When a small business grows, its community grows with it. More people helped. More programs supported. More neighbors served. I sit at the beginning of that chain, and that is what gets me out of bed every morning.
What I Want You to Know
I started this business as a solo woman founder with a laptop and an obsessive love for social media strategy. I built it because I believed small businesses doing good work deserved to be seen, and I have never stopped believing that.
If you are a small business or mission-driven founder who is tired of posting without a plan, tired of agencies that do not get you, and ready for a partner who will show up with strategy and stay through execution, I am that person.
Every brand has a story worth stopping for. I make sure yours gets told.

How did you build your audience on social media?
Building my audience on social media taught me the same lesson I teach every client: consistency beats perfection, and people are always watching even when it feels like no one is.
I built my presence across Facebook, TikTok, and LinkedIn by showing up three times a week, every week, even on the days a post got zero engagement. Here is the truth nobody talks about enough: every single client I have ever signed was a lurker. They never liked my posts. They never left a comment. They watched silently for months or years and reached out when they were ready. My content does not always rack up insane vanity metrics and that used to feel discouraging. Then the clients started coming in. All of them strangers. All of them lurkers. All of them watching the whole time.
That realization changed everything. I stopped chasing engagement and started trusting the process. The right people are out there, silent, observing, waiting until they feel ready to trust you. Your job is to still be there when that moment comes.
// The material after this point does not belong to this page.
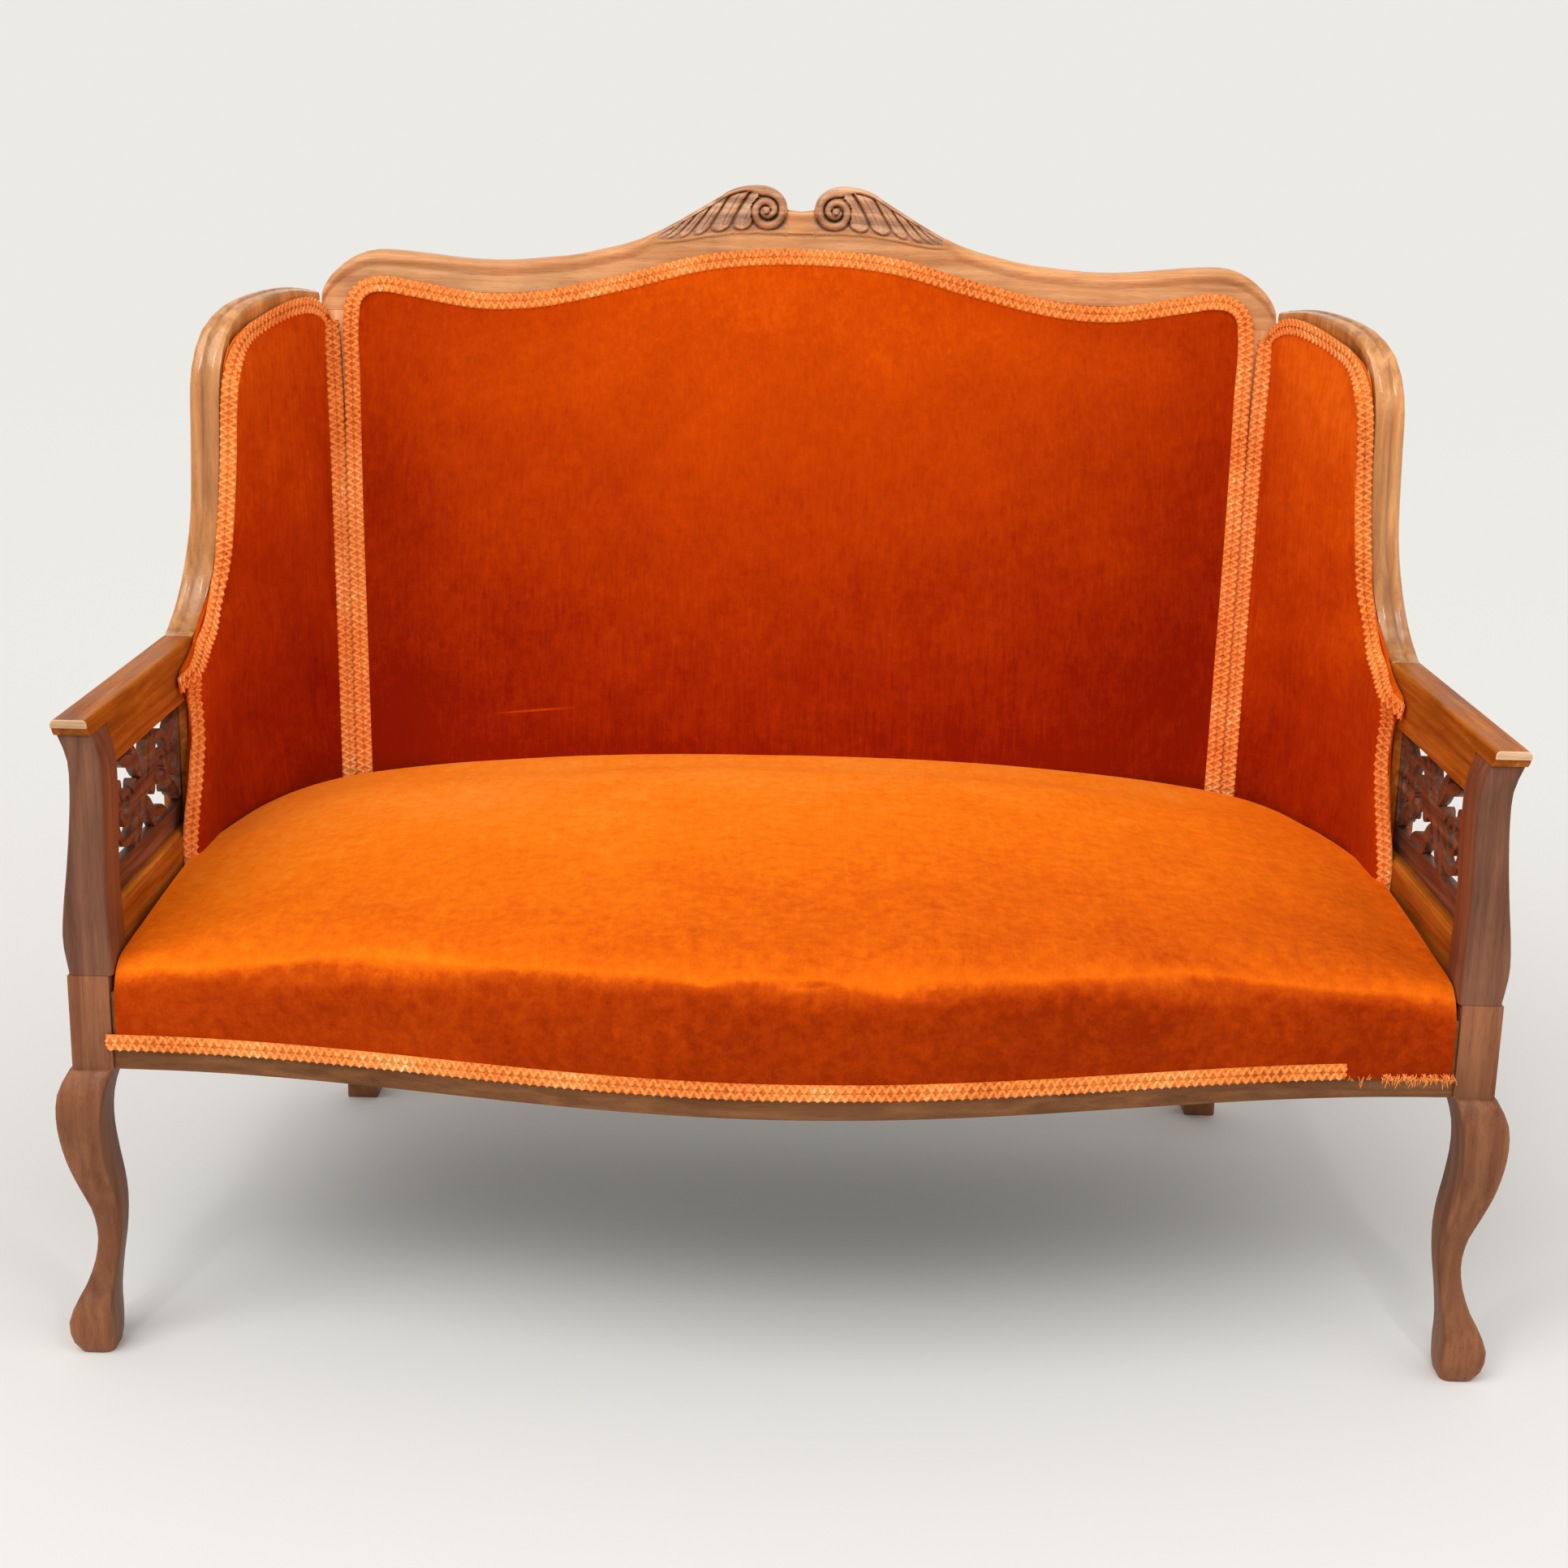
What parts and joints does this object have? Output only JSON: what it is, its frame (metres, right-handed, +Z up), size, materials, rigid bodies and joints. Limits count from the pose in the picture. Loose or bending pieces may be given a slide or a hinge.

For anyone just starting to build their social media presence, here is exactly what I would tell you. Stop trying to create from scratch. Find five videos that made YOU stop scrolling, over 100K views, strong comments, strong saves, and pull them apart. What was the hook? What did they say in the first three seconds? How did they structure the whole thing? Then recreate it. Not the content, the structure. Plug your story, your industry, your voice into the same frame.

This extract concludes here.